Dumbledore breaks their exchange and looks down at the large, black dog near his feet. It has started to howl, its wagging tail buffeting the man's robes. A quick glance to his adversary shows him to be involved in a quiet, yet intense discussion with Lady Delacour. She, no doubt, has also noticed the development and is refining her strategy accordingly.

Plans within plans. May I yet turn this to our advantage?

The Headmaster smiles inwardly as he recalls Harry's disastrous meeting with Lady Delacour. Reading his apprentice's range of expressions had been a triviality, as no doubt everyone of substance in the room had discovered. The matron's body language had broadcast that she was approaching Harry with a feeler on an offer of alliance, a matter which would have been simple for Harry, were he marginally competent in politics, to at least defer until after he had received guidance from his betters. Amusingly, the effort had been botched horribly when Harry grievously offended the witch. Harry is many things: courageous, talented, driven. But utterly lacking in the guile needed to survive in a world of nuance.

A simple boy needs simple things. Miss Delacour is far from simple.

Remus Lupin is nearby with a wry grin on his lined face. He reaches down to scratch the dog behind its ears and says, loudly enough for the Headmaster to overhear, "His first kiss--leave it to Harry to make it a highborn veela."

Simpletons, yes, but assets as well--close to the boy, yet beholden to me. Who threatens matters?

The youngest Weasley boy stands nearby, fuming, an obvious concern. Clearly, he cannot be permitted to confront Harry or Miss Delacour--the situation is too volatile and Harry runs the risk of severely injuring or killing the hothead. The boy's infatuation with the witch and his blind obsession with Harry is a complication, though one easily mitigated by memory and compulsion charms.

Behind him, he hears a cluck from Molly Weasley, some muttering about a "scarlet woman," ostensibly in reference to Miss Delacour and not her own daughter. Though, judging by activities of late in a well-traveled broom closet, the young witch is quietly building a reputation for herself not unlike Molly's years ago--a useful datum for leverage on both. Molly is kind, stifling, unwaveringly loyal, easy to control, yet limited in utility as far as Harry is concerned, his having outgrown a need for doting.

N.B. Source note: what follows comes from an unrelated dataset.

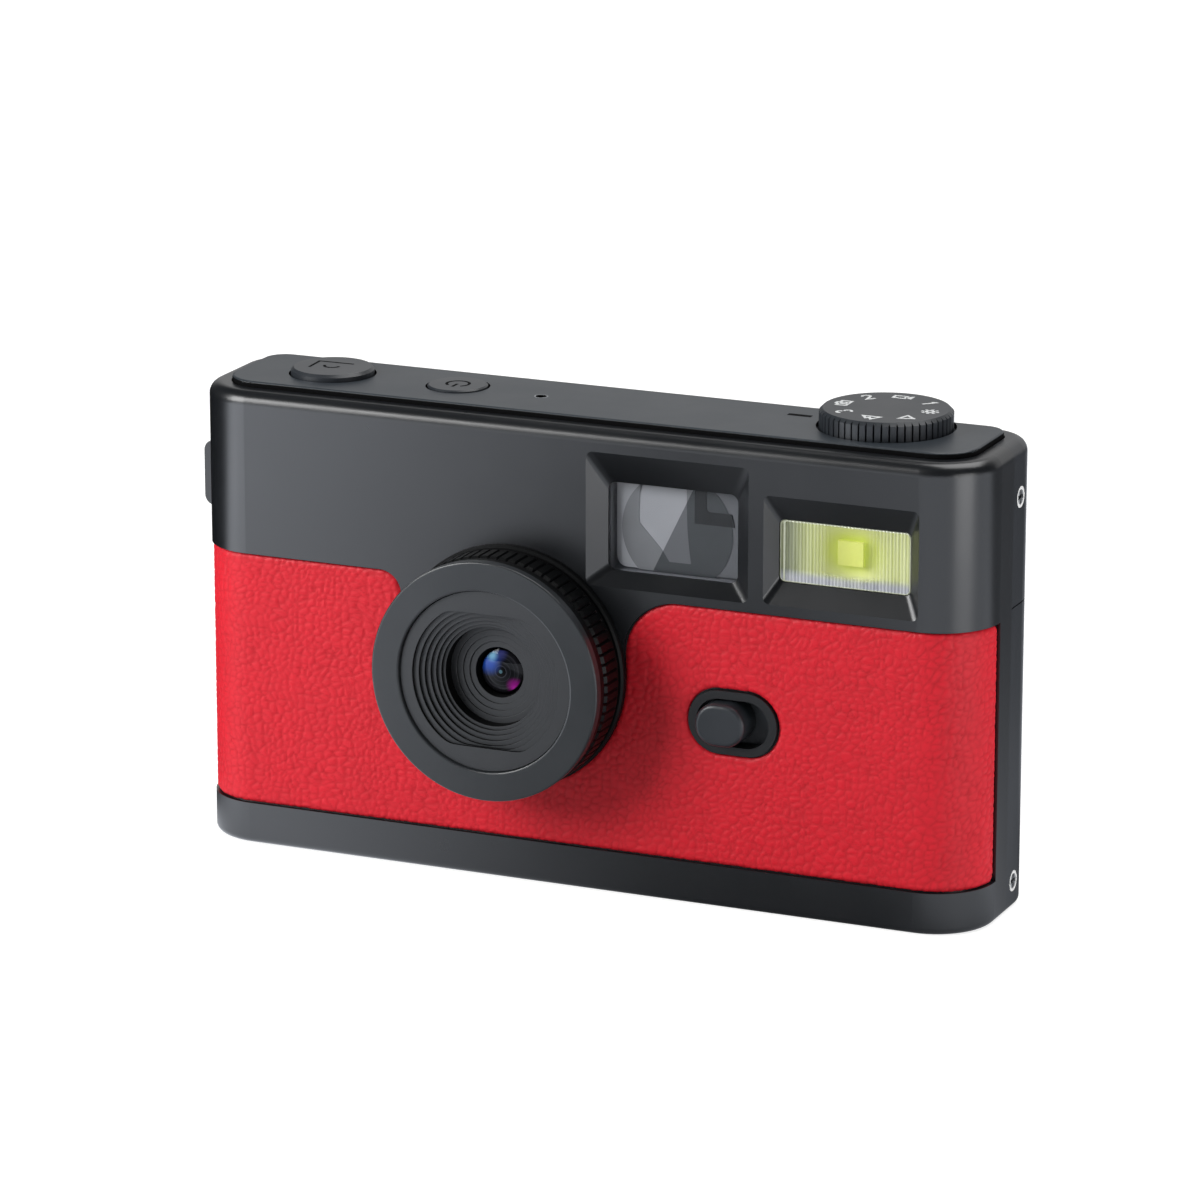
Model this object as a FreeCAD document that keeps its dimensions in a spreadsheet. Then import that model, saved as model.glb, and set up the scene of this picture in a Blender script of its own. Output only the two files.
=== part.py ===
import FreeCAD, Part
import math
import os

import Sketcher

# Retro digital camera, in millimetres, with +Z up and the lens looking along -Y.
# x = 0 is the middle of the casing's width, y = 0 the middle of its depth, z = 0 its base.


class Length:
    """A length known as a number and as an expression over the cells of the sheet."""

    def __init__(self, value, text):
        self.value = float(value)
        self.text = text

    def joined(self, sign, other, result):
        text = other.text if isinstance(other, Length) else repr(other)
        return Length(result, f"({self.text} {sign} {text})")

    def __add__(self, other):
        return self.joined("+", other, self.value + float(other))

    def __sub__(self, other):
        return self.joined("-", other, self.value - float(other))

    def __mul__(self, other):
        return self.joined("*", other, self.value * float(other))

    def __truediv__(self, other):
        return self.joined("/", other, self.value / float(other))

    def __neg__(self):
        return Length(-self.value, f"(0 - {self.text})")

    def __float__(self):
        return self.value


doc = FreeCAD.newDocument("RetroCamera")
sheet = doc.addObject("Spreadsheet::Sheet", "Sizes")
sheet.Label = "sizes"
cells = []


def size(alias, value, note):
    """Write one driving dimension into the sheet and give it back as a Length."""
    cells.append(alias)
    row = len(cells)
    sheet.set(f"A{row}", note)
    sheet.set(f"B{row}", str(value))
    sheet.setAlias(f"B{row}", alias)
    return Length(value, f"Sizes.{alias}")


# Casing
body_width = size("body_width", 118.0, "width of the casing")
body_depth = size("body_depth", 24.0, "depth of the casing without the lens")
body_height = size("body_height", 66.0, "height of the casing to the top of its rim")
half_width = body_width / 2
wall = size("wall", 1.8, "wall of the casing")
base_wall = size("base_wall", 1.8, "thickness of the base")
front_corner = size("front_corner", 8.7, "plan radius of the front corners")
rear_corner = size("rear_corner", 6.4, "plan radius of the rear corners")
rim_round = size("rim_round", 1.8, "rounding of the rim's outer edge")
base_round = size("base_round", 1.0, "rounding of the base's outer edge")
rim_inset = size("rim_inset", 3.1, "width of the rim round the top plate")
rim_drop = size("rim_drop", 2.5, "depth of the rim down to the plate's seat")
ledge_inset = size("ledge_inset", 4.6, "width of the ledge that carries the plate")
ledge_thick = size("ledge_thick", 1.5, "thickness of that ledge")
parting = size("parting", 1.5, "place of the joint between front and rear casing, along the depth")
seam_height = size("seam_height", 43.5, "height of the joint between the rear covers")
seam_gap = size("seam_gap", 0.2, "open line of that joint")
fit_gap = size("fit_gap", 0.05, "gap round a fixed piece in its seat")
running_gap = size("running_gap", 0.05, "radial gap of a turning fit")
free_gap = size("free_gap", 0.3, "gap beside a piece that moves")
stop_gap = size("stop_gap", 0.1, "gap between a retained flange and its stop")

# Leather and the black field round the lens
ring_radius = size("ring_radius", 17.0, "radius over the knurled ring and the front ring")
leather_low = size("leather_low", 6.0, "lower edge of the leather's recess")
leather_top = size("leather_top", 42.75, "upper edge of the leather's recess")
leather_wrap = size("leather_wrap", 0.4, "how far the leather's recess runs past the corners")
leather_recess = size("leather_recess", 0.75, "depth of the leather's recess")
leather_sink = size("leather_sink", 0.22, "how far the leather lies below the casing")
leather_groove = size("leather_groove", 0.2, "open line round the leather")
leather_round = size("leather_round", 1.2, "corner radius of the leather's ends")
field_margin = size("field_margin", 0.17, "how much narrower the black field is than the ring")
boss_half_width = ring_radius - field_margin
boss_left_flare = size("boss_left_flare", 3.35, "radius of its left flare")
boss_right_flare = size("boss_right_flare", 8.0, "radius of its right flare")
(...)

The Headmaster is secretly glad that he has arranged the gradual waning of affinity between Harry and the Weasleys--the boy cannot naïvely cling to them if he is to rise to prominence. Though Molly disapproves of Harry's association with the veela, Harry must not be permitted to discuss the matter with her, as she will parse it in irrelevancy and polarize him against the proper outcome. No, the first mention should be made by one who can operate with the requisite delicacy.

The Headmaster's frowns as he considers how to manage his charge in such a way that steers, yet does not alienate him. In his heart, he knows is a pity that Harry cannot be permitted to remain with the witch--she is quite strong and talented and Harry does love her so.

You pose a difficult challenge indeed, dear boy....


Harry and Fleur step carefully around the mortally wounded acromantula, its hairy limbs--the few still attached to its massive body--quivering in death, and they make their way to the finish.

“Fleur, you're the rightful champion. You take the cup.” He cannot believe how anyone can remain so enchanting when covered in muck and blood.

“You take it, Harry. You rescued me from torture and saved me from ze dementors.”

"Shall we both then?" The rules state that the first to the cup wins the tournament. A tie?

"Oui," she says, stepping toward Harry and snaking an arm around his the small of his back as he does the same to her. They hold each other close for a moment and share a quick kiss. Harry sees that her expression is distant: cautious relief and no small amount of sadness.

"On trois, Harry. Un..." The sound of her voice stirs his heart. "Deux..."

Their hands touch the handles of the goblet on the unspoken, "Trois."

Harry feels a familiar jerk behind his navel.